Rethinking the meaning of "landscape shocks" in energy transitions: German social representations of the Fukushima nuclear accident

Energy Res Soc Sci. 2020 Nov:69:101710. doi: 10.1016/j.erss.2020.101710. Epub 2020 Jul 25.

Abstract

Sociotechnical sustainability transitions are understood to involve changes in cultural meaning, alongside a wide variety of other changes. One of the most popular conceptual models of such change, the multi-level perspective, exogenously locates slow-changing cultural factors in the 'sociotechnical landscape', viewing this landscape as periodically subject to 'shocks' that may support the break-through of niche innovations. Here we emphasise that shock to a sociotechnical system has social psychological dimensions, including meaning-related correlates. Accordingly, we apply social representations theory, as a theory of meaning, to provide a social psychological account of energy landscape shock and associated policy change.
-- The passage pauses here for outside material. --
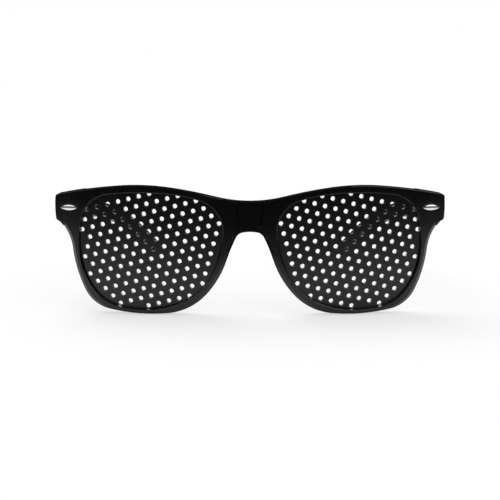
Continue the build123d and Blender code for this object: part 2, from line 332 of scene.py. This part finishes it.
outline = plate_edge()
along_row = Vector((-math.cos(hole_row_slope), math.sin(hole_row_slope)))
above_row = Vector((math.sin(hole_row_slope), math.cos(hole_row_slope)))
row_step = hole_pitch * along_row
stack_step = hole_stagger * along_row + hole_row_gap * above_row
counts = range(-lattice_reach, lattice_reach + 1)
lattice = [hole_first + i * row_step + j * stack_step for i in counts for j in counts]
hole_centres = [place for place in lattice if clearance(place, outline) > hole_mouth + hole_wall]

# The plate starts as a flat drawing: its edge, with a ring for each hole. The rounding at
# the faces grows outwards from what is drawn, and the offset takes that back
drawing = bpy.data.curves.new("plate_drawing", "CURVE")
drawing.dimensions = "2D"
drawing.fill_mode = "BOTH"
drawing.extrude = plate_thickness / 2 - mouth_rounding
drawing.bevel_depth = mouth_rounding
drawing.bevel_resolution = 0
drawing.offset = -mouth_rounding
for points in [outline] + [ring(centre, hole_core, hole_sides) for centre in hole_centres]:
    spline = drawing.splines.new("POLY")
    spline.points.add(len(points) - 1)
    spline.use_cyclic_u = True
    for knot, point in zip(spline.points, points):
        knot.co = (point.x, point.y, 0.0, 1.0)
drawn = set_down("plate_drawing", drawing)
bpy.context.view_layer.update()
flat_plate = bpy.data.meshes.new_from_object(drawn.evaluated_get(bpy.context.evaluated_depsgraph_get()))
bpy.data.objects.remove(drawn)
bpy.data.curves.remove(drawing)


def satin_sheet(name):
    """Black sheet plastic: a soft sheen with a fine moulded grain and faint cloudiness."""
    deep_black, pale_black = (0.0014, 0.0014, 0.0015), (0.0030, 0.0030, 0.0032)
    cloud_size, grain_size = 0.008, 0.00035
    sheen_haze, cloud_haze, grain_haze = 0.13, 0.08, 0.06
    cloud_height, grain_depth = 0.3, 0.000012
    finish = Finish(bpy.data.materials.new(name))
    cloud = finish.noise(cloud_size, detail=3.0)
    grain = finish.noise(grain_size, detail=3.0)
    return finish.wear(
        Base_Color=finish.mix(cloud, deep_black, pale_black),
        Roughness=sheen_haze + cloud_haze * cloud + grain_haze * grain,
        Normal=finish.bump(cloud_height * cloud + grain, grain_depth),
    )


plate_black = satin_sheet("plate_satin_black")
fine_weld = 1e-7
mouth_taper = hole_mouth / hole_core
for side_name, side in (("left", 1.0), ("right", -1.0)):
    plate_mesh = flat_plate.copy()
    plate_mesh.name = f"drilled_plate_{side_name}"
    form = welded(plate_mesh, fine_weld)
    # The front mouth of each hole opens out into a taper
    for vert in form.verts:
        if vert.co.z > 0:
            near = min(hole_centres, key=lambda centre: (centre - vert.co.xy).length)
            if (near - vert.co.xy).length < hole_core + hole_wall / 2:
                vert.co.xy = near + mouth_taper * (vert.co.xy - near)
    bmesh.ops.translate(form, verts=form.verts, vec=(0.0, 0.0, -plate_thickness / 2))
    form.transform(plate_matrix(side))
    bmesh.ops.recalc_face_normals(form, faces=form.faces)
    form.to_mesh(plate_mesh)
    form.free()
    plate_mesh.materials.clear()
    plate_mesh.materials.append(plate_black)
    smooth_shading(plate_mesh, plate_crease)
    plate = set_down(plate_mesh.name, plate_mesh)
    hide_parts(f"pinhole_plate_{side_name}")
    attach(plate, "front")


# Inlays. On each end piece sits a polished almond of plated metal, crowned along its
# length. Its two posts pass through the plastic and hold the hinge leaf behind.
def polished_metal(name, colour, haze):
    """Bright plating: nearly mirror-like, with hairline polishing marks."""
    hair_size, tarnish_size = 0.00012, 0.002
    hair_haze, hair_depth, tarnish_share = 0.05, 0.000001, 0.86
    finish = Finish(bpy.data.materials.new(name))
    hair = finish.noise(hair_size, detail=2.0, scales=(0.15, 1.0, 1.0))
    tarnish = finish.noise(tarnish_size, detail=2.0)
    tarnished = tuple(tarnish_share * part for part in colour)
    return finish.wear(
        Base_Color=finish.mix(tarnish, colour, tarnished),
        Metallic=1.0,
        Roughness=haze + hair_haze * hair,
        Normal=finish.bump(hair, hair_depth),
    )


inlay_metal = polished_metal("inlay_bright_metal", (0.97, 0.97, 0.96), haze=0.02)
metal_crease = 30.0
for side_name in ("left", "right"):
    inlay = smooth_copy(f"inlay_{side_name}", f"front_inlay_{side_name}", metal_crease)
    inlay.data.materials.append(inlay_metal)
    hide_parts(f"front_inlay_{side_name}")
    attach(inlay, "front")


# Hinges. Three interleaved knuckles of stamped steel on each side: two on the front's
# leaf and one on the temple's, turning on a slotted screw. Both leaves are let in flush.
def brushed_steel(name, brush_scales):
    """Plain steel, dulled a little and unevenly, brushed along the axis of least scale."""
    clean_steel, dull_steel = (0.52, 0.52, 0.51), (0.40, 0.40, 0.39)
    brush_size, stain_size = 0.00015, 0.003
    steel_haze, brush_haze, stain_haze = 0.24, 0.14, 0.06
    brush_depth = 0.000003
    finish = Finish(bpy.data.materials.new(name))
    brush = finish.noise(brush_size, detail=3.0, scales=brush_scales)
    stain = finish.noise(stain_size, detail=3.0)
    return finish.wear(
        Base_Color=finish.mix(stain, clean_steel, dull_steel),
        Metallic=1.0,
        Roughness=steel_haze + brush_haze * brush + stain_haze * stain,
        Normal=finish.bump(brush, brush_depth),
    )


leaf_steel = brushed_steel("hinge_brushed_steel", (1.0, 1.0, 0.08))
screw_steel = brushed_steel("screw_turned_steel", (0.4, 0.4, 1.0))
for side_name in ("left", "right"):
    for piece_name, node, body, steel in (
        ("front_leaf", "front_hinge", "front", leaf_steel),
        ("temple_leaf", "temple_hinge", f"temple_{side_name}", leaf_steel),
        ("hinge_pin", "hinge_screw", "front", screw_steel),
    ):
        metal_piece = smooth_copy(f"{piece_name}_{side_name}", f"{node}_{side_name}", metal_crease)
        metal_piece.data.materials.append(steel)
        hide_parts(f"{node}_{side_name}")
        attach(metal_piece, body)


# Temples. Each is a bar of the same gloss black plastic, a little more handled, straight
# at the hinge, then bent inwards and down to a round tip behind the ear. Two steel rivets
# hold its hinge leaf.
temple_black = moulded_gloss("temple_gloss_black", haze=0.03)
for side_name in ("left", "right"):
    arm = smooth_copy(f"arm_{side_name}", f"temple_{side_name}", moulded_crease)
    arm.data.materials.append(temple_black)
    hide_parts(f"temple_{side_name}")
    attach(arm, f"temple_{side_name}")
    rivets = smooth_copy(f"rivets_{side_name}", f"temple_rivets_{side_name}", metal_crease)
    rivets.data.materials.append(screw_steel)
    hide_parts(f"temple_rivets_{side_name}")
    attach(rivets, f"temple_{side_name}")


# Stage: a matt white table that fades into a white studio. In the glasses' gloss it carries a
# painted pool of light: bright close to the front and out at its sides, and painted dark ahead
# of it and behind it, as white paper looks under a lamp in a darker room.
floor_half = 6.0
floor_form = bmesh.new()
bmesh.ops.create_grid(floor_form, x_segments=1, y_segments=1, size=floor_half)
floor_mesh = bpy.data.meshes.new("table_top")
floor_form.to_mesh(floor_mesh)
floor_form.free()
floor = set_down("table_top", floor_mesh)
paper_white = (0.93, 0.93, 0.93, 1.0)
paper = Finish(bpy.data.materials.new("table_white"))
paper.wear(Base_Color=paper_white, Roughness=0.9, Specular_IOR_Level=0.0)


def ray(finish, kind):
    """1 for this kind of ray, 0 for the others."""
    return finish.node("ShaderNodeLightPath", {}, {}, f"Is {kind} Ray")


def along(finish, axis, places):
    return finish.node("ShaderNodeSeparateXYZ", {}, {"Vector": places}, axis)


front_distance = 0.072
fade_length = 0.5
side_brightness = 0.45
shine_over_fade = [(0.0, 0.9), (0.12, 0.68), (0.25, 0.24), (0.45, 0.06), (0.7, 0.03), (1.0, 0.02)]
# Painted light on the table: a ramp by distance ahead of the front and to its sides, shown only in the
# gloss
aside = abs(along(paper, "X", paper.places()))
ahead = abs(along(paper, "Y", paper.places()) + front_distance)
painted_shine = paper.node(
    "ShaderNodeValToRGB",
    {"stops": shine_over_fade},
    {"Fac": (ahead - side_brightness * aside) * (1 / fade_length)},
)
# The camera sees the table mostly as plain white, and the rest keeps the glasses' shadow
white_share = 0.6
dark = paper.node("ShaderNodeEmission", {}, {"Color": (0, 0, 0, 1)})
white = paper.node("ShaderNodeEmission", {}, {"Color": (1, 1, 1, 1)})
lit = Shade(paper, paper.shader.outputs[0])
# In the gloss the lit table is mixed towards black by the painted shine, so its reflection carries a
# painted falloff
shone = paper.node("ShaderNodeMixShader", {}, {0: ray(paper, "Glossy") * (1 - painted_shine), 1: lit, 2: dark})
seen = ray(paper, "Camera") * white_share
shown = paper.node("ShaderNodeMixShader", {}, {0: seen, 1: shone, 2: white})
paper.tree.links.new(shown.output, paper.tree.nodes["Material Output"].inputs["Surface"])
floor_mesh.materials.append(paper.holder)

# The room is white to the camera. In the gloss it is a bright band from a little above
# the horizon to two thirds of the way up, with dark below and above it
room_level = 0.58
gloss_over_rise = [(0.0, 0.01), (0.15, 0.02), (0.28, 0.9), (0.4, 1.0), (0.8, 1.0), (0.93, 0.06)]
world = bpy.data.worlds.new("studio")
bpy.context.scene.world = world
studio = Finish(world, "Background")
rise = along(studio, "Z", studio.node("ShaderNodeTexCoord", {}, {}, "Generated"))
band = studio.node("ShaderNodeValToRGB", {"stops": gloss_over_rise}, {"Fac": rise})
clear = ray(studio, "Camera") + ray(studio, "Transmission")
glossy = ray(studio, "Glossy")
studio.wear(Strength=clear + glossy * band + (1 - clear - glossy) * room_level, Color=(1, 1, 1, 1))

# Two wide soft lamps overhead, the key from behind on the camera's left and the fill from
# in front on its right
for lamp_name, power, spread, tilt in (
    ("key", 1.5, 50.0, (-28.0, -24.0, 0.0)),
    ("fill", 0.62, 60.0, (20.0, 36.0, 0.0)),
):
    lamp_data = bpy.data.lights.new(lamp_name, "SUN")
    lamp_data.energy = power
    lamp_data.angle = math.radians(spread)
    lamp = set_down(lamp_name, lamp_data)
    lamp.rotation_euler = [math.radians(degrees) for degrees in tilt]

# Camera, a little above the glasses and square to them
eye = Vector((0.0, -0.39365, 0.0787))
aim = Vector((0.0, -0.07215, 0.0252))
camera_data = bpy.data.cameras.new("camera")
camera_data.sensor_width = 36.0
camera_data.lens = 63.48
camera_data.clip_start = 0.01
camera = set_down("camera", camera_data)
camera.location = eye
camera.rotation_euler = (aim - eye).to_track_quat("-Z", "Y").to_euler()
bpy.context.scene.camera = camera
bpy.context.scene.view_settings.view_transform = "Standard"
For illustration we take newspaper representations of the 2011 German social and policy response to the nuclear accident at the Fukushima Daiichi power plant in Japan. The study illustrates the inter-related role of affect, identity and symbolic meaning-making in the public response to a sociotechnical landscape shock.

Keywords: Fukushima; Landscape; Nuclear power; Psychology; Social representations; Sociotechnical transitions.